Who among us non-celebrity mortals would have gotten away with that? None. You or I would have been at best escorted out by security no matter what color we are or at worst arrested and jailed. You are not Will Smith. You don’t have his wealth or position of power in that industry. But the actual rules are the same for all of us. Assault is assault, right?
Unless you have privilege.
Whether or not the joke was offensive is irrelevant. The only exceptions for assault our legal systems recognize is some form of justified self-defense. His position and the nature of the event extended privilege to Will Smith. It had nothing to do with color. Privilege never does. It’s about the power of exception to the rules. In this case, the celebrity system.
Now consider this. My son never got into trouble in high school or with the law. I’m good friends with one of his classmate’s dad. His kid has never been in trouble either. They played on the same team. Shopped at a lot of the same stores.

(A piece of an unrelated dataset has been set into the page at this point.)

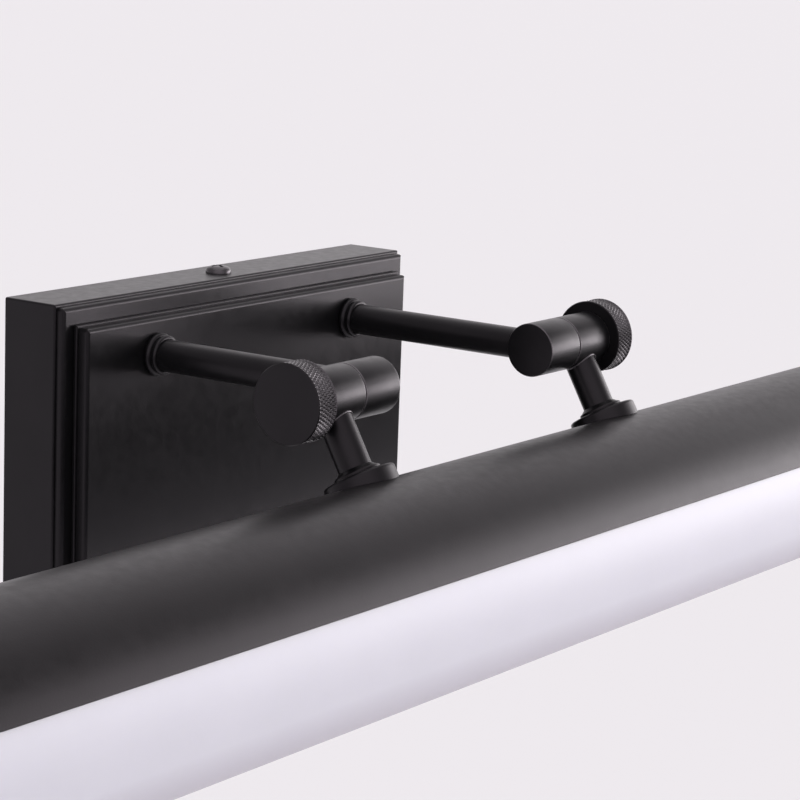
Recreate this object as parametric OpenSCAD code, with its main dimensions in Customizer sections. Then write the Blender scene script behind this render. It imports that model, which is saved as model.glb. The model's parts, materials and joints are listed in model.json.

One of those good kids and his dad had often been followed by security and accused of shoplifting, another had not. Neither had any kind of history of criminal activity. The only difference? Me and my son are white, and he and his son are black. Guess who systematically got accused?
Not me or my white son. That’s privilege. We can argue all day long about why the playing field is not equal, but did this kid choose to be viewed as suspicious and my kid didn’t?
No. One is white, one is black and all things are not equal in our cultural system because of that. And that’s a mild example.
If it’s all about choices, then you have to admit that darker people just make worse choices than us white people.
Or there is privilege.
We are either all created equal or we are not. Skin tone makes no choices. Grey matter does. Let’s not let our feelings drive our logic, but let our logic change our feelings.
That’s the real choice.
It’s not about whiteness, it’s about leveling the playing field when privilege is systematic.
Romans 2:11 (NET)
For there is no partiality with God.